> [What you will do]: A precise retyping is required of every line from the one containing "are left out" down to the one containing "before = set(bpy.data.objects)", both included, and of no other line.

# Start of Data excerpt

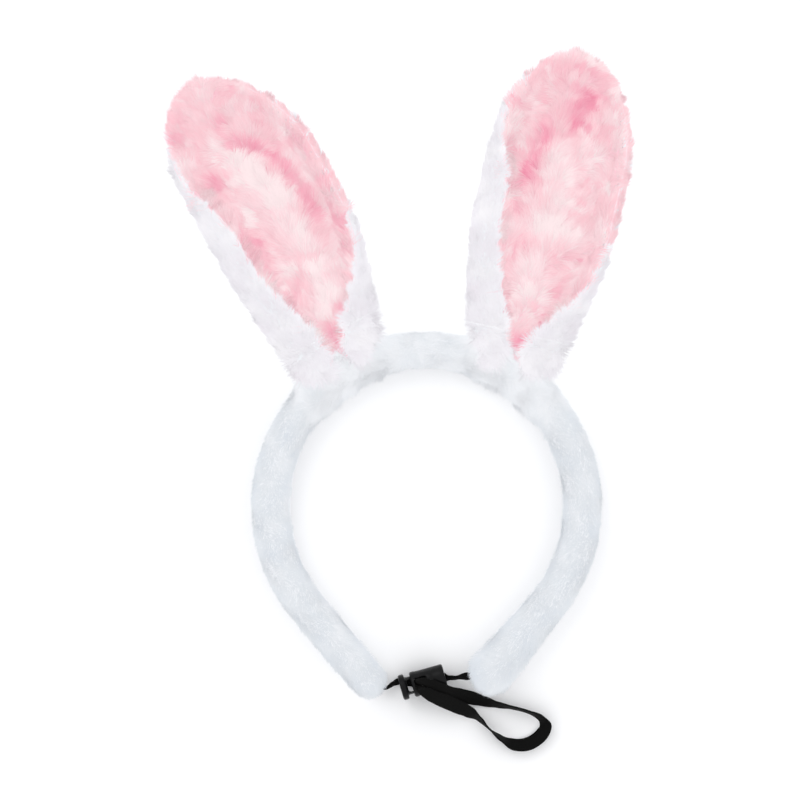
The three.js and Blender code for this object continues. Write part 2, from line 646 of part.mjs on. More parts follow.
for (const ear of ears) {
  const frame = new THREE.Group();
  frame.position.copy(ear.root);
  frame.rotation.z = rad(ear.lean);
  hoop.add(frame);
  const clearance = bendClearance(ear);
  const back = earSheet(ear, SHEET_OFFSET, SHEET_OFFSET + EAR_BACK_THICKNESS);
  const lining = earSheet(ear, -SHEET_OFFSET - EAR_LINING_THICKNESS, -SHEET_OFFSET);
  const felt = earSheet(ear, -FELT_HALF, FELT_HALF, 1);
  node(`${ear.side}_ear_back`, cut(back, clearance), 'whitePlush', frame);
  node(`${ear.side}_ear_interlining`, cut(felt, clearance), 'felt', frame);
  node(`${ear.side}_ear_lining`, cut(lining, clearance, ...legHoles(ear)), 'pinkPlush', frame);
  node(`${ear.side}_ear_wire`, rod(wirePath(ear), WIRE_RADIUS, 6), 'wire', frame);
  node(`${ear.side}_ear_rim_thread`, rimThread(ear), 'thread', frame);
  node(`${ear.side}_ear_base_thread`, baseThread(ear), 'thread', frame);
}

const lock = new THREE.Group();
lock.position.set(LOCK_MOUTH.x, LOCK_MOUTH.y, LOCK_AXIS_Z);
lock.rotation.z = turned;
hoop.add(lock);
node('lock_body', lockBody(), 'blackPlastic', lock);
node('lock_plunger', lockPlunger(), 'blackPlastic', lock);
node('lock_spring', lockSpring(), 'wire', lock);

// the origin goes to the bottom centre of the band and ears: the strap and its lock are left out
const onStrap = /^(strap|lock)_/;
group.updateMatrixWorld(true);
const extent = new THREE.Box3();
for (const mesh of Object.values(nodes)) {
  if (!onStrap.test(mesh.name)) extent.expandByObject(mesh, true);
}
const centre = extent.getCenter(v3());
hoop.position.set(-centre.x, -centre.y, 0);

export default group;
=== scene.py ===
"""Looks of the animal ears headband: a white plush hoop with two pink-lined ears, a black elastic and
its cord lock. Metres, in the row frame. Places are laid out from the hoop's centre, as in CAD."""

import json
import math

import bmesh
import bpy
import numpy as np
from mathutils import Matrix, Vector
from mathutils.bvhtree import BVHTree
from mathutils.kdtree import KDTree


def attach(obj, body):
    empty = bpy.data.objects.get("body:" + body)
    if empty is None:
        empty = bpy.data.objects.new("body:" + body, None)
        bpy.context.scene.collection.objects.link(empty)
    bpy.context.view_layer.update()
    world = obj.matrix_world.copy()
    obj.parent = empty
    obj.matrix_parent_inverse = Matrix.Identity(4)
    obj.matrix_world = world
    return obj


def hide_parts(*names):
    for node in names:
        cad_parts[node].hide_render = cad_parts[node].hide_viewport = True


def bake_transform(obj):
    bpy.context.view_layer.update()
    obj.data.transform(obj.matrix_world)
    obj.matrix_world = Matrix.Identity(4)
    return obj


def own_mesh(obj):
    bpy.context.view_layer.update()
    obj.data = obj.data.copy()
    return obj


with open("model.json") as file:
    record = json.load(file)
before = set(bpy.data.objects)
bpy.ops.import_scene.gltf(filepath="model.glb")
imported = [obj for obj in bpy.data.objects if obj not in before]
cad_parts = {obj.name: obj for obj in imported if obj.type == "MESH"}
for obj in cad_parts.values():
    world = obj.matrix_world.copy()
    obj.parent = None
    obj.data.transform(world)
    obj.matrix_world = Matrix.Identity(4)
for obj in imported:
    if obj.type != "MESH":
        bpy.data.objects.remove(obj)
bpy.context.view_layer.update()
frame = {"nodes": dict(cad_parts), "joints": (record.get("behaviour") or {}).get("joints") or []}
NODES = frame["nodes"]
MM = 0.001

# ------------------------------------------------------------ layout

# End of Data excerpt

> [Exercise result]:
// the origin goes to the bottom centre of the band and ears: the strap and its lock are left out
const onStrap = /^(strap|lock)_/;
group.updateMatrixWorld(true);
const extent = new THREE.Box3();
for (const mesh of Object.values(nodes)) {
  if (!onStrap.test(mesh.name)) extent.expandByObject(mesh, true);
}
const centre = extent.getCenter(v3());
hoop.position.set(-centre.x, -centre.y, 0);

export default group;
=== scene.py ===
"""Looks of the animal ears headband: a white plush hoop with two pink-lined ears, a black elastic and
its cord lock. Metres, in the row frame. Places are laid out from the hoop's centre, as in CAD."""

import json
import math

import bmesh
import bpy
import numpy as np
from mathutils import Matrix, Vector
from mathutils.bvhtree import BVHTree
from mathutils.kdtree import KDTree


def attach(obj, body):
    empty = bpy.data.objects.get("body:" + body)
    if empty is None:
        empty = bpy.data.objects.new("body:" + body, None)
        bpy.context.scene.collection.objects.link(empty)
    bpy.context.view_layer.update()
    world = obj.matrix_world.copy()
    obj.parent = empty
    obj.matrix_parent_inverse = Matrix.Identity(4)
    obj.matrix_world = world
    return obj


def hide_parts(*names):
    for node in names:
        cad_parts[node].hide_render = cad_parts[node].hide_viewport = True


def bake_transform(obj):
    bpy.context.view_layer.update()
    obj.data.transform(obj.matrix_world)
    obj.matrix_world = Matrix.Identity(4)
    return obj


def own_mesh(obj):
    bpy.context.view_layer.update()
    obj.data = obj.data.copy()
    return obj


with open("model.json") as file:
    record = json.load(file)
before = set(bpy.data.objects)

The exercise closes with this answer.